◆ What to do: Go through the listing and return every line with "from" in it.

◆ Recorded data:
= = = =
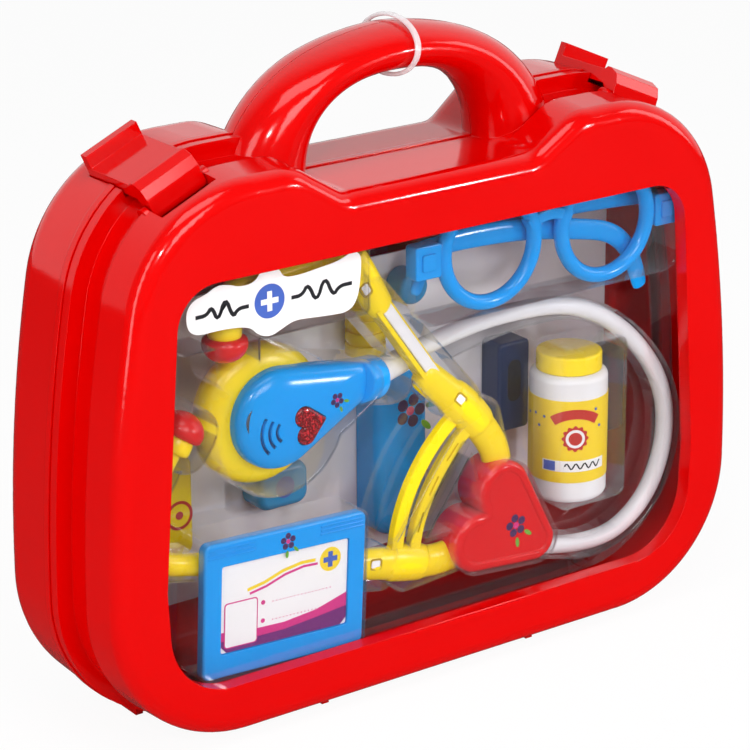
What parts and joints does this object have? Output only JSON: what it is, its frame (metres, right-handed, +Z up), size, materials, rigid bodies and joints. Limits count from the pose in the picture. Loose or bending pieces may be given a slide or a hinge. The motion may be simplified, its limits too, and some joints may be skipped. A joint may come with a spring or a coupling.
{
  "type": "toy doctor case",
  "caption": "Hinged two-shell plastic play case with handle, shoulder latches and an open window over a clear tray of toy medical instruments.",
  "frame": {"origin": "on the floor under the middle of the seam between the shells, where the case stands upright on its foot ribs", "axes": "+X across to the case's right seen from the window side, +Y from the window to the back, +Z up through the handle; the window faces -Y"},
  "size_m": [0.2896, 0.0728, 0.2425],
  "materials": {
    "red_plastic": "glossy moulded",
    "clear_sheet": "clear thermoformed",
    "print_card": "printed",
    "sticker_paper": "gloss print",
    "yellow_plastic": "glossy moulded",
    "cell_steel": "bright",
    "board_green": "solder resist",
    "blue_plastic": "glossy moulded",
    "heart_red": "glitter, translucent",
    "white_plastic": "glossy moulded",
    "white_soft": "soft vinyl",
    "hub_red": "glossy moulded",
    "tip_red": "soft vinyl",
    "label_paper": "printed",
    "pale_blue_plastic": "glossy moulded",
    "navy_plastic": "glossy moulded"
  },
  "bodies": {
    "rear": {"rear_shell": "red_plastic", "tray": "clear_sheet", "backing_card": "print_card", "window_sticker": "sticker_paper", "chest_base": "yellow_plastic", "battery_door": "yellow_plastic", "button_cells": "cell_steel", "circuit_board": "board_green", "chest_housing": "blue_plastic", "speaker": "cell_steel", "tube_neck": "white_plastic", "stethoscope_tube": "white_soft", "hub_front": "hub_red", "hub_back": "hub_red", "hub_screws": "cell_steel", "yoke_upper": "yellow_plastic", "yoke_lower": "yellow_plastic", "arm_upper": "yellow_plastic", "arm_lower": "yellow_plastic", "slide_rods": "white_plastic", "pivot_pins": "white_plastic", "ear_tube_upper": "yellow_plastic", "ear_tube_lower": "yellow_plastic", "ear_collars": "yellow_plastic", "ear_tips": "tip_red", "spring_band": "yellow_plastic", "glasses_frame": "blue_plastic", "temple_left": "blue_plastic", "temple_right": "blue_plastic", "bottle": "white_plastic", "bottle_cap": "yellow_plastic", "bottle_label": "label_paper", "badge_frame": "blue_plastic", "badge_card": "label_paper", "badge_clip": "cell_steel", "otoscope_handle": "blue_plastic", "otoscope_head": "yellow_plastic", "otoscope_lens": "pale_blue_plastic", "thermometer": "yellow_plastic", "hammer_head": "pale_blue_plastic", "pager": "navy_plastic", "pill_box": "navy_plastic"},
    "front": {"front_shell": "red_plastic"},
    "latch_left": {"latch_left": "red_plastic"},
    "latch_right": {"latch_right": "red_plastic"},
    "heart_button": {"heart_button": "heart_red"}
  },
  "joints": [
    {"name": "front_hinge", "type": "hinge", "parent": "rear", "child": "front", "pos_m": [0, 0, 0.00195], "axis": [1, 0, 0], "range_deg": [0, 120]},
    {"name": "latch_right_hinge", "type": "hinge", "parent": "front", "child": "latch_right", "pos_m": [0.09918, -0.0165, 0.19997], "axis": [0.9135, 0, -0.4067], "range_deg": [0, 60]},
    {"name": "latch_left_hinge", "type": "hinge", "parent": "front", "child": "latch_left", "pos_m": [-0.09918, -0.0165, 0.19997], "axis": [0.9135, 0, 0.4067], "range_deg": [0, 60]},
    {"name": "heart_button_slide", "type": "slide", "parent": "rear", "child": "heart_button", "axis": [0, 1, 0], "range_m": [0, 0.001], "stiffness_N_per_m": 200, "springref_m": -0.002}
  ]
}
= = = =
◆ Answer to the exercise:
What parts and joints does this object have? Output only JSON: what it is, its frame (metres, right-handed, +Z up), size, materials, rigid bodies and joints. Limits count from the pose in the picture. Loose or bending pieces may be given a slide or a hinge. The motion may be simplified, its limits too, and some joints may be skipped. A joint may come with a spring or a coupling.
  "frame": {"origin": "on the floor under the middle of the seam between the shells, where the case stands upright on its foot ribs", "axes": "+X across to the case's right seen from the window side, +Y from the window to the back, +Z up through the handle; the window faces -Y"},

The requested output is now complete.